= TO DO =
Report every line in the listing that contains the string "frame".

= DATASET SECTION =
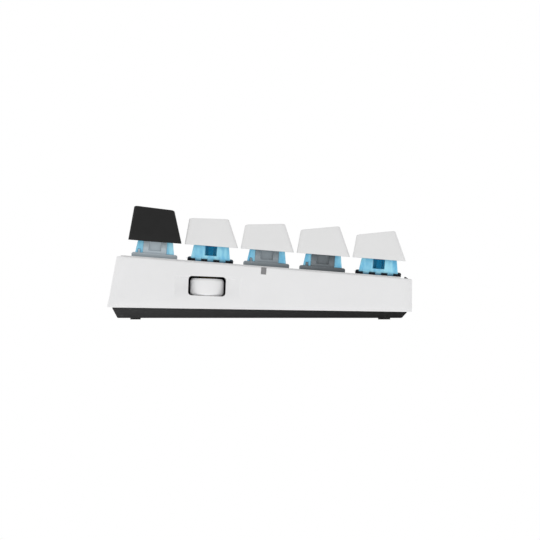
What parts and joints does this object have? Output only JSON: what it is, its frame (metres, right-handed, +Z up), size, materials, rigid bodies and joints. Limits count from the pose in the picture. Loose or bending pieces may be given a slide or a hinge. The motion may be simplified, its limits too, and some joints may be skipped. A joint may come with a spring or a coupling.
{
  "type": "numeric keypad",
  "caption": "Sloped numeric keypad with raised sprung keys on clear-sided switches, a thumb wheel in its left side and rubber feet.",
  "frame": {"origin": "centre of the keypad's outline, on the plane its feet stand on", "axes": "+X to the right as the user sees it, +Y to the back (the taller end), +Z up"},
  "size_m": [0.0836, 0.1036, 0.0387],
  "materials": {
    "white_case": "fine matt moulding",
    "black_base": "fine matt moulding",
    "white_plate": "satin paint on a flat sheet",
    "board_green": "solder mask over glass fibre",
    "switch_black": "satin moulding",
    "bracket_grey": "satin moulding",
    "cover_blue": "clear blue polycarbonate",
    "spring_steel": "drawn wire",
    "wheel_white": "smooth satin moulding",
    "axle_steel": "turned",
    "encoder_black": "plain moulding",
    "ribbon_amber": "polyimide film",
    "port_steel": "drawn shell",
    "foot_rubber": "matt rubber",
    "screw_steel": "zinc plated",
    "window_grey": "smoked light guide",
    "trim_dark": "matt moulding",
    "lamp_clear": "encapsulated lamp",
    "chip_black": "moulded package",
    "keycap_black": "fine matt moulding",
    "keycap_white": "fine matt moulding",
    "stem_blue": "satin moulding"
  },
  "bodies": {
    "case": {"top_case": "white_case", "base_pan": "black_base", "switch_plate": "white_plate", "circuit_board": "board_green", "switch_lower_housings": "switch_black", "switch_lamp_brackets": "bracket_grey", "switch_covers": "cover_blue", "key_springs": "spring_steel", "wheel_encoder": "encoder_black", "wheel_board": "board_green", "wheel_ribbon": "ribbon_amber", "usb_port": "port_steel", "foot_pads": "foot_rubber", "case_screws": "screw_steel", "status_window": "window_grey", "front_trim": "trim_dark", "key_leds": "lamp_clear", "board_chips": "chip_black"},
    "wheel": {"thumb_wheel": "wheel_white", "wheel_axle": "axle_steel"},
    "key_num_lock": {"keycap_num_lock": "keycap_black", "stem_num_lock": "stem_blue"},
    "key_divide": {"keycap_divide": "keycap_black", "stem_divide": "stem_blue"},
    "key_multiply": {"keycap_multiply": "keycap_black", "stem_multiply": "stem_blue"},
    "key_subtract": {"keycap_subtract": "keycap_black", "stem_subtract": "stem_blue"},
    "key_7": {"keycap_7": "keycap_white", "stem_7": "stem_blue"},
    "key_8": {"keycap_8": "keycap_white", "stem_8": "stem_blue"},
    "key_9": {"keycap_9": "keycap_white", "stem_9": "stem_blue"},
    "key_backspace": {"keycap_backspace": "keycap_white", "stem_backspace": "stem_blue"},
    "key_4": {"keycap_4": "keycap_white", "stem_4": "stem_blue"},
    "key_5": {"keycap_5": "keycap_white", "stem_5": "stem_blue"},
    "key_6": {"keycap_6": "keycap_white", "stem_6": "stem_blue"},
    "key_add": {"keycap_add": "keycap_white", "stem_add": "stem_blue"},
    "key_1": {"keycap_1": "keycap_white", "stem_1": "stem_blue"},
    "key_2": {"keycap_2": "keycap_white", "stem_2": "stem_blue"},
    "key_3": {"keycap_3": "keycap_white", "stem_3": "stem_blue"},
    "key_equals": {"keycap_equals": "keycap_white", "stem_equals": "stem_blue"},
    "key_0": {"keycap_0": "keycap_white", "stem_0": "stem_blue"},
    "key_00": {"keycap_00": "keycap_white", "stem_00": "stem_blue"},
    "key_decimal": {"keycap_decimal": "keycap_white", "stem_decimal": "stem_blue"},
    "key_enter": {"keycap_enter": "keycap_white", "stem_enter": "stem_blue"}
  },
  "joints": [
    {"name": "press_num_lock", "type": "slide", "parent": "case", "child": "key_num_lock", "axis": [0, 0.0779, -0.997], "range_m": [0, 0.0038], "stiffness_N_per_m": 80, "springref_m": -0.004, "deforming": ["key_springs"]},
    {"name": "press_divide", "type": "slide", "parent": "case", "child": "key_divide", "axis": [0, 0.0779, -0.997], "range_m": [0, 0.0038], "stiffness_N_per_m": 80, "springref_m": -0.004, "deforming": ["key_springs"]},
    {"name": "press_multiply", "type": "slide", "parent": "case", "child": "key_multiply", "axis": [0, 0.0779, -0.997], "range_m": [0, 0.0038], "stiffness_N_per_m": 80, "springref_m": -0.004, "deforming": ["key_springs"]},
    {"name": "press_subtract", "type": "slide", "parent": "case", "child": "key_subtract", "axis": [0, 0.0779, -0.997], "range_m": [0, 0.0038], "stiffness_N_per_m": 80, "springref_m": -0.004, "deforming": ["key_springs"]},
    {"name": "press_7", "type": "slide", "parent": "case", "child": "key_7", "axis": [0, 0.0779, -0.997], "range_m": [0, 0.0038], "stiffness_N_per_m": 80, "springref_m": -0.004, "deforming": ["key_springs"]},
    {"name": "press_8", "type": "slide", "parent": "case", "child": "key_8", "axis": [0, 0.0779, -0.997], "range_m": [0, 0.0038], "stiffness_N_per_m": 80, "springref_m": -0.004, "deforming": ["key_springs"]},
    {"name": "press_9", "type": "slide", "parent": "case", "child": "key_9", "axis": [0, 0.0779, -0.997], "range_m": [0, 0.0038], "stiffness_N_per_m": 80, "springref_m": -0.004, "deforming": ["key_springs"]},
    {"name": "press_backspace", "type": "slide", "parent": "case", "child": "key_backspace", "axis": [0, 0.0779, -0.997], "range_m": [0, 0.0038], "stiffness_N_per_m": 80, "springref_m": -0.004, "deforming": ["key_springs"]},
    {"name": "press_4", "type": "slide", "parent": "case", "child": "key_4", "axis": [0, 0.0779, -0.997], "range_m": [0, 0.0038], "stiffness_N_per_m": 80, "springref_m": -0.004, "deforming": ["key_springs"]},
    {"name": "press_5", "type": "slide", "parent": "case", "child": "key_5", "axis": [0, 0.0779, -0.997], "range_m": [0, 0.0038], "stiffness_N_per_m": 80, "springref_m": -0.004, "deforming": ["key_springs"]},
    {"name": "press_6", "type": "slide", "parent": "case", "child": "key_6", "axis": [0, 0.0779, -0.997], "range_m": [0, 0.0038], "stiffness_N_per_m": 80, "springref_m": -0.004, "deforming": ["key_springs"]},
    {"name": "press_add", "type": "slide", "parent": "case", "child": "key_add", "axis": [0, 0.0779, -0.997], "range_m": [0, 0.0038], "stiffness_N_per_m": 80, "springref_m": -0.004, "deforming": ["key_springs"]},
    {"name": "press_1", "type": "slide", "parent": "case", "child": "key_1", "axis": [0, 0.0779, -0.997], "range_m": [0, 0.0038], "stiffness_N_per_m": 80, "springref_m": -0.004, "deforming": ["key_springs"]},
    {"name": "press_2", "type": "slide", "parent": "case", "child": "key_2", "axis": [0, 0.0779, -0.997], "range_m": [0, 0.0038], "stiffness_N_per_m": 80, "springref_m": -0.004, "deforming": ["key_springs"]},
    {"name": "press_3", "type": "slide", "parent": "case", "child": "key_3", "axis": [0, 0.0779, -0.997], "range_m": [0, 0.0038], "stiffness_N_per_m": 80, "springref_m": -0.004, "deforming": ["key_springs"]},
    {"name": "press_equals", "type": "slide", "parent": "case", "child": "key_equals", "axis": [0, 0.0779, -0.997], "range_m": [0, 0.0038], "stiffness_N_per_m": 80, "springref_m": -0.004, "deforming": ["key_springs"]},
    {"name": "press_0", "type": "slide", "parent": "case", "child": "key_0", "axis": [0, 0.0779, -0.997], "range_m": [0, 0.0038], "stiffness_N_per_m": 80, "springref_m": -0.004, "deforming": ["key_springs"]},
    {"name": "press_00", "type": "slide", "parent": "case", "child": "key_00", "axis": [0, 0.0779, -0.997], "range_m": [0, 0.0038], "stiffness_N_per_m": 80, "springref_m": -0.004, "deforming": ["key_springs"]},
    {"name": "press_decimal", "type": "slide", "parent": "case", "child": "key_decimal", "axis": [0, 0.0779, -0.997], "range_m": [0, 0.0038], "stiffness_N_per_m": 80, "springref_m": -0.004, "deforming": ["key_springs"]},
    {"name": "press_enter", "type": "slide", "parent": "case", "child": "key_enter", "axis": [0, 0.0779, -0.997], "range_m": [0, 0.0038], "stiffness_N_per_m": 80, "springref_m": -0.004, "deforming": ["key_springs"]},
    {"name": "wheel_spin", "type": "hinge", "parent": "case", "child": "wheel", "pos_m": [-0.0363, 0.0179, 0.011], "axis": [0, -0.0401, 0.9992], "continuous": true}
  ]
}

= WORKED ANSWER =
What parts and joints does this object have? Output only JSON: what it is, its frame (metres, right-handed, +Z up), size, materials, rigid bodies and joints. Limits count from the pose in the picture. Loose or bending pieces may be given a slide or a hinge. The motion may be simplified, its limits too, and some joints may be skipped. A joint may come with a spring or a coupling.
  "frame": {"origin": "centre of the keypad's outline, on the plane its feet stand on", "axes": "+X to the right as the user sees it, +Y to the back (the taller end), +Z up"},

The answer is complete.